Comment se passe la coopération avec le gouvernement notamment en ce qui concerne la démobilisation des enfants associés aux FARDC?

Le gouvernement a fait ses devoirs sur le plan des directives militaires et du cadre normatif. De plus, le PNDDR (Programme National de Désarmement, Démobilisation et Réinsertion) a permis, en 2005, de sortir plus de 30.00 enfants des groupes armés de la RDC.

Actuellement le gouvernement s'est engagé à mettre en oeuvre un Plan d'action qui vise à procéder de façon systématique et organisée la sortie de tous les enfants qui peuvent se trouver encore aujourd'hui au sein des FARDC. (Forces armées de la République démocratique du Congo). La mise en oeuvre de ce plan devra se faire en étroite coopération avec nous la MONUC, le UEPNDDR, les FARDC et UNICEF en vue de prendre en charge les enfants séparés et si on abouti à un résultat probant, cela pourrait ainsi permettre au Conseil de Sécurité des nations unies d'envisager le retrait des FARDC sur la liste des forces armées qui recrutent des enfants.

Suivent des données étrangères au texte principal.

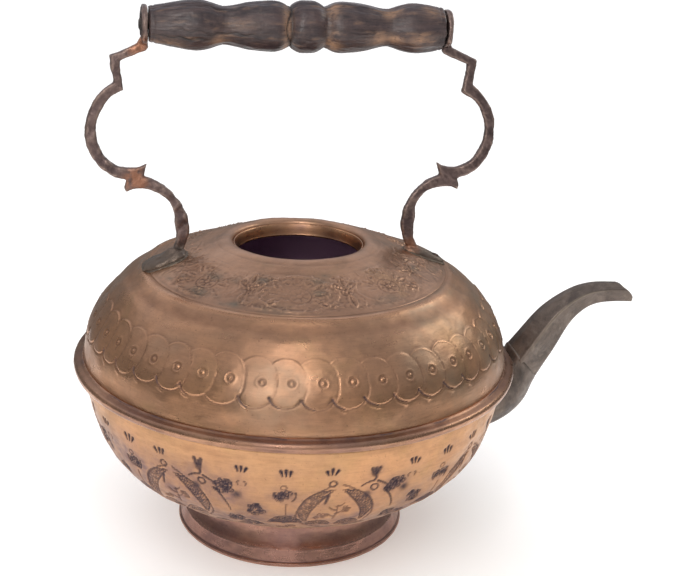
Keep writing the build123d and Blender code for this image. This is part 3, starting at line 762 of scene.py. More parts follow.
def stipple(band, x, y, wide, tall, angle, count, rng, patina=0.9):
    """Cluster of small ring punches within an oval, in a stained hollow."""
    for _ in range(count):
        rho, turn = math.sqrt(rng.uniform()), rng.uniform(0, TAU)
        (px, py), = at(x, y, angle, 1, (wide * rho * math.cos(turn), tall * rho * math.sin(turn)))
        band.ring(px, py, rng.uniform(0.8, 1.2), 0.75, 0.34, patina * rng.uniform(0.7, 1.1))
    band.spot(x, y, 1.1 * wide, 0.22, 0.22 * patina, tall / wide, angle)


def stippled_leaf(band, points, width, rng, patina=0.85):
    """Curved leaf filled with ring punches between two chisel lines."""
    p = walk(points, 1.5)
    direction = np.gradient(p, axis=0)
    direction /= np.linalg.norm(direction, axis=1)[:, None]
    side = np.stack([-direction[:, 1], direction[:, 0]], axis=1)
    share = np.linspace(0, 1, len(p))[:, None]
    half = width / 2 * np.sin(math.pi * np.clip(share, 0.04, 0.96)) ** 0.7
    band.stroke(p + side * half, 0.9, 0.42, patina)
    band.stroke(p - side * half, 0.9, 0.42, patina)
    for q, s, h in zip(p, side, half):
        for lane in np.arange(-h[0] + 0.9, h[0] - 0.6, 1.7):
            punch = q + s * (lane + rng.normal(0, 0.2)) + direction[0] * rng.normal(0, 0.2)
            band.ring(*punch, 0.72, 0.7, 0.3, patina * rng.uniform(0.5, 1))


def medallion(band, x, y, rng):
    """Drop-shaped medallion: bowed stippled leaves at its sides and foot, and a sprig inside."""
    for side in (-1, 1):
        outline = curve([(x + side * 2, y - 1), (x + side * 11, y - 6), (x + side * 19, y - 15),
                         (x + side * 21.5, y - 26), (x + side * 15.5, y - 36), (x + side * 4, y - 40)], 60)
        outline += rng.normal(0, 0.2, outline.shape)
        band.stroke(outline, 1.1, 0.40, 0.6)
        arc = curve([(x + side * 4, y - 5), (x + side * 12.5, y - 11), (x + side * 17.2, y - 20),
                     (x + side * 16.5, y - 30)], 40)
        stippled_leaf(band, arc, 7.4, rng, 1.0 if side > 0 else 0.8)
        stippled_leaf(band, curve([(x + side * 1.5, y - 35), (x + side * 8, y - 32.5),
                                   (x + side * 15.5, y - 34)], 20), 6.4, rng, 0.9)
    band.spot(x + 15.0, y - 9.0, 2.3, 0.3, 1.0)
    band.stroke([(x - 5.2, y - 8.0), (x - 6.4, y - 13.5)], 2.0, 0.45, 0.9, 0.3)
    band.stroke(bent((x - 0.6, y - 28), (x + 1.2, y - 21), (x + 0.4, y - 15)), 1.0, 0.4, 0.45, 0.3)
    for k, side in enumerate((-1, 1, -1, 1)):
        v = y - 25 + 2.8 * k
        tip = (x + side * 4.2, v + 3.0)
        band.stroke(bent((x, v), (x + side * 2.6, v + 0.6), tip), 1.6, 0.4, 0.5, 0.6)
    stipple(band, x + 4.5, y - 19.5, 3.2, 2.6, 0, 9, rng, 0.5)
    stipple(band, x - 7.5, y - 24.5, 3.4, 2.4, 0.4, 8, rng, 0.45)
    for side in (-1, 1):
        faint = bent((x + side * 2, y - 4), (x + side * 7, y - 5), (x + side * 10.5, y - 8.5))
        band.stroke(faint, 0.9, 0.3, 0.45, 0.3)


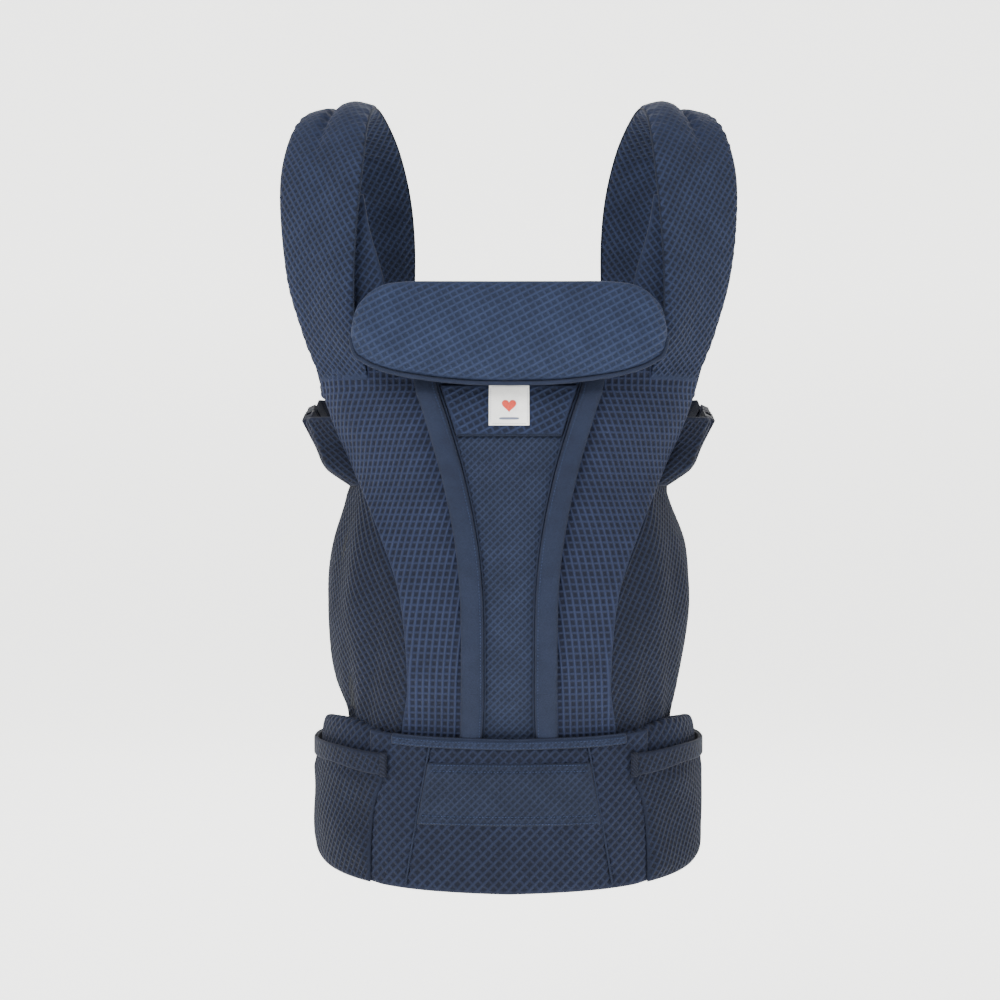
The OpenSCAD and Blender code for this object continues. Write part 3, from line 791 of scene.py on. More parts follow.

Presque la moitié des victimes des violences sexuelles sont des mineurs. Comment lutter contre ce fléau?

Sans vouloir minimiser la question des violences sexuelles, il ne faut pas oublier que plus de la moitié de la population de la RDC a moins de 15 ans. Donc, mathématiquement, il y aura forcément plus d'enfants dans toutes les statistiques de fléau. Ce phénomène reflète la grande problématique de l'impunité sur laquelle le gouvernement doit agir impérativement.